*Goal*: Set down exactly the lines from the one with "front_cover();" to the one with "if empty is", both included, and no line outside that range.

*Source material*:

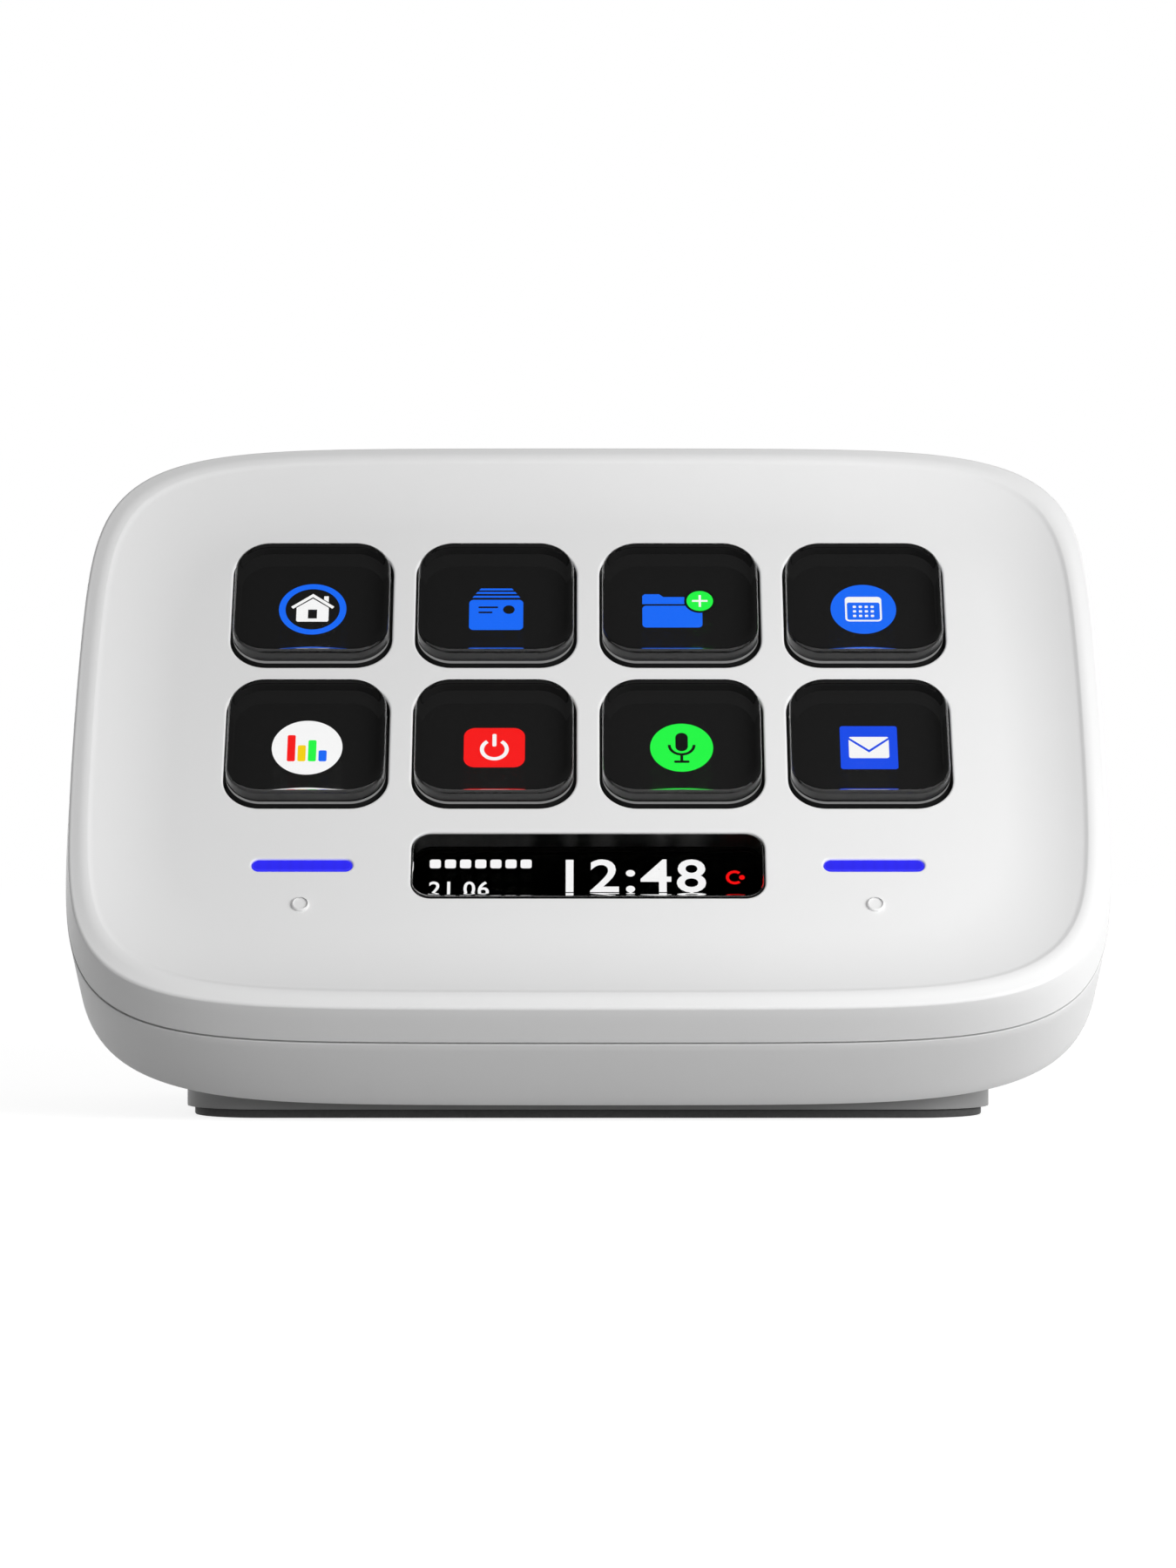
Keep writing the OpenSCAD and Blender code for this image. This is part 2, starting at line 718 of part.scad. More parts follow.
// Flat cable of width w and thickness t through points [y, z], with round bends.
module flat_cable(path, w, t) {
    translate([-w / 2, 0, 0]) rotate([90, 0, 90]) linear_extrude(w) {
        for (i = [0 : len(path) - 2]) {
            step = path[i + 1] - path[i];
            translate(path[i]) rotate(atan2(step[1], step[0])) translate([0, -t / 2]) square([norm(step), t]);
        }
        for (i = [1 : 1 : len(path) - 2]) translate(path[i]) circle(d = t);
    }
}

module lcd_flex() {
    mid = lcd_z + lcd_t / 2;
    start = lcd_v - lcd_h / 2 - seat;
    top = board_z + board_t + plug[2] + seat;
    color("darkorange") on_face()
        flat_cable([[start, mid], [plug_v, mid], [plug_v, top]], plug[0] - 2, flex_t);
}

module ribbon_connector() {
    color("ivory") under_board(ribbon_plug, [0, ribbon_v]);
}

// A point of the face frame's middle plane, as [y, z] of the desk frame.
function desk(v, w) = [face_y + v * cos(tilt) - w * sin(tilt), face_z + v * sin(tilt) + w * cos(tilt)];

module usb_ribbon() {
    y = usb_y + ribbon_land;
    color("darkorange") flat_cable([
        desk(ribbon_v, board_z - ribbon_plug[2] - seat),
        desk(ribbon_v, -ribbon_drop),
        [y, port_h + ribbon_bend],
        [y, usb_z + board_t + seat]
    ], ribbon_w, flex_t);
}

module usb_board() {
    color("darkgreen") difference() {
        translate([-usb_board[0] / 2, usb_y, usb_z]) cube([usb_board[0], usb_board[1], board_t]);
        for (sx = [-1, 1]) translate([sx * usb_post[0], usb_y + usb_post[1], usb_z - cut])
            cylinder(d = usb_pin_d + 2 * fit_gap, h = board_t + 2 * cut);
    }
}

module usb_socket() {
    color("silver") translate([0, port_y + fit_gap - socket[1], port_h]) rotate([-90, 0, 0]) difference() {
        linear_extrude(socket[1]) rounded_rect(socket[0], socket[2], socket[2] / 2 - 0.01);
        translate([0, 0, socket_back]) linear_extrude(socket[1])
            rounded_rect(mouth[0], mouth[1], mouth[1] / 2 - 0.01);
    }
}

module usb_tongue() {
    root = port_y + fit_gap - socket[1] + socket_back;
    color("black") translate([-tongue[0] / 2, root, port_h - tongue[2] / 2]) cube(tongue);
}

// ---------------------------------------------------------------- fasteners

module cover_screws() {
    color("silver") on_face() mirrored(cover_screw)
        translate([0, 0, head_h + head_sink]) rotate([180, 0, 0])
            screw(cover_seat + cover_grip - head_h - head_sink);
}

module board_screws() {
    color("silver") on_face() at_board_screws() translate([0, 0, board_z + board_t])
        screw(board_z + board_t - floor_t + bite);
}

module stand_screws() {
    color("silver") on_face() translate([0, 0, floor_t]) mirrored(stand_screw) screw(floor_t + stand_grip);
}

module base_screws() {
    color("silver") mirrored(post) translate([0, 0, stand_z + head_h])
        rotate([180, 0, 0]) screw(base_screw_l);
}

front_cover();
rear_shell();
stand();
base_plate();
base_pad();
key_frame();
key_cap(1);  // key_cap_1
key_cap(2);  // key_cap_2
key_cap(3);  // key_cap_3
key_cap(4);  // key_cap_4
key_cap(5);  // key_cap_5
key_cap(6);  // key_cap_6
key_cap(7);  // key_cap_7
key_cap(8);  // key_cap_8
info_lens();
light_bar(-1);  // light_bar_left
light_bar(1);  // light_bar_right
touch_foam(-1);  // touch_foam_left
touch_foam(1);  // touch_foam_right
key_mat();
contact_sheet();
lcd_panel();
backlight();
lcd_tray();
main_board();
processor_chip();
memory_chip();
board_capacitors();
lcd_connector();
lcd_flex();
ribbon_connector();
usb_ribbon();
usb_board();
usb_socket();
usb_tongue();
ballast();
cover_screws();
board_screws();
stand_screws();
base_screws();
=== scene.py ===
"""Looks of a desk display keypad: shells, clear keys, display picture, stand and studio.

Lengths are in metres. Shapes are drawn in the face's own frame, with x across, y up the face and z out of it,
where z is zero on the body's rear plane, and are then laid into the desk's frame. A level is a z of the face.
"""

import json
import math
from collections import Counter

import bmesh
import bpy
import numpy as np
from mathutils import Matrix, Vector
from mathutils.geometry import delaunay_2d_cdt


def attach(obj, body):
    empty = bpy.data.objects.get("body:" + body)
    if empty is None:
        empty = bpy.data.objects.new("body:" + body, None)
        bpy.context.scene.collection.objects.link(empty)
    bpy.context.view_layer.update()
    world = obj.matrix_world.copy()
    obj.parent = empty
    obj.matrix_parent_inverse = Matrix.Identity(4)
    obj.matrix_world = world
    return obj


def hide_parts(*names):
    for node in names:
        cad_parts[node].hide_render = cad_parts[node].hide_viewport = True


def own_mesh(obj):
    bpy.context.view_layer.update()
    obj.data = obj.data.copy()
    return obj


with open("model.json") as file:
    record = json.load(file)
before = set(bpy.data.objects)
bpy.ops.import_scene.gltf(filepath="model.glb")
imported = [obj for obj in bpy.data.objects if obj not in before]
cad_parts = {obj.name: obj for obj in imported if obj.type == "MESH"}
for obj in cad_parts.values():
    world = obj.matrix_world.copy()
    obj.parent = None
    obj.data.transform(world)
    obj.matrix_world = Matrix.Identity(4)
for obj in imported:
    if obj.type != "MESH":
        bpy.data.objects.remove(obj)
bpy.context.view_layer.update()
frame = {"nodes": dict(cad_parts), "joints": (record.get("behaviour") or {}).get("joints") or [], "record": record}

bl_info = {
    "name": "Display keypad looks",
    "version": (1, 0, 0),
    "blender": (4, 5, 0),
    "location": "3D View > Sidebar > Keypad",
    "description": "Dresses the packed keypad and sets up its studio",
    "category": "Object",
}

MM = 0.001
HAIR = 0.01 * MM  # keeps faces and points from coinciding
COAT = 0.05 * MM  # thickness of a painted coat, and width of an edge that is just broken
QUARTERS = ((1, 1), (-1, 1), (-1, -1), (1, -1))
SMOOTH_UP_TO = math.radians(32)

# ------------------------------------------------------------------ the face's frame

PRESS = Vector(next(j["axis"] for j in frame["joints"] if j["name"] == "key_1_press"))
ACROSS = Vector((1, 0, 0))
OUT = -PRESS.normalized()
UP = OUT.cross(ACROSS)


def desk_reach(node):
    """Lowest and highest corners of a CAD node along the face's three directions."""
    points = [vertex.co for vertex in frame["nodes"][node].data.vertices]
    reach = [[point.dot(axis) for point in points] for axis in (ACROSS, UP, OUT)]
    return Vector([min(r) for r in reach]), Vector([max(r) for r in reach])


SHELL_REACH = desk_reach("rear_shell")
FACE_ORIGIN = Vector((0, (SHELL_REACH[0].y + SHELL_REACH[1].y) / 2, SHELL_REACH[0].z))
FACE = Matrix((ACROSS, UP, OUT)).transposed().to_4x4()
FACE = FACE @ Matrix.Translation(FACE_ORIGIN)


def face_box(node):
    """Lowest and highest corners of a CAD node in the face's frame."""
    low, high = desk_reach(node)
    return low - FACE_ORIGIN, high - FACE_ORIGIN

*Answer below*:
front_cover();
rear_shell();
stand();
base_plate();
base_pad();
key_frame();
key_cap(1);  // key_cap_1
key_cap(2);  // key_cap_2
key_cap(3);  // key_cap_3
key_cap(4);  // key_cap_4
key_cap(5);  // key_cap_5
key_cap(6);  // key_cap_6
key_cap(7);  // key_cap_7
key_cap(8);  // key_cap_8
info_lens();
light_bar(-1);  // light_bar_left
light_bar(1);  // light_bar_right
touch_foam(-1);  // touch_foam_left
touch_foam(1);  // touch_foam_right
key_mat();
contact_sheet();
lcd_panel();
backlight();
lcd_tray();
main_board();
processor_chip();
memory_chip();
board_capacitors();
lcd_connector();
lcd_flex();
ribbon_connector();
usb_ribbon();
usb_board();
usb_socket();
usb_tongue();
ballast();
cover_screws();
board_screws();
stand_screws();
base_screws();
=== scene.py ===
"""Looks of a desk display keypad: shells, clear keys, display picture, stand and studio.

Lengths are in metres. Shapes are drawn in the face's own frame, with x across, y up the face and z out of it,
where z is zero on the body's rear plane, and are then laid into the desk's frame. A level is a z of the face.
"""

import json
import math
from collections import Counter

import bmesh
import bpy
import numpy as np
from mathutils import Matrix, Vector
from mathutils.geometry import delaunay_2d_cdt


def attach(obj, body):
    empty = bpy.data.objects.get("body:" + body)
    if empty is None:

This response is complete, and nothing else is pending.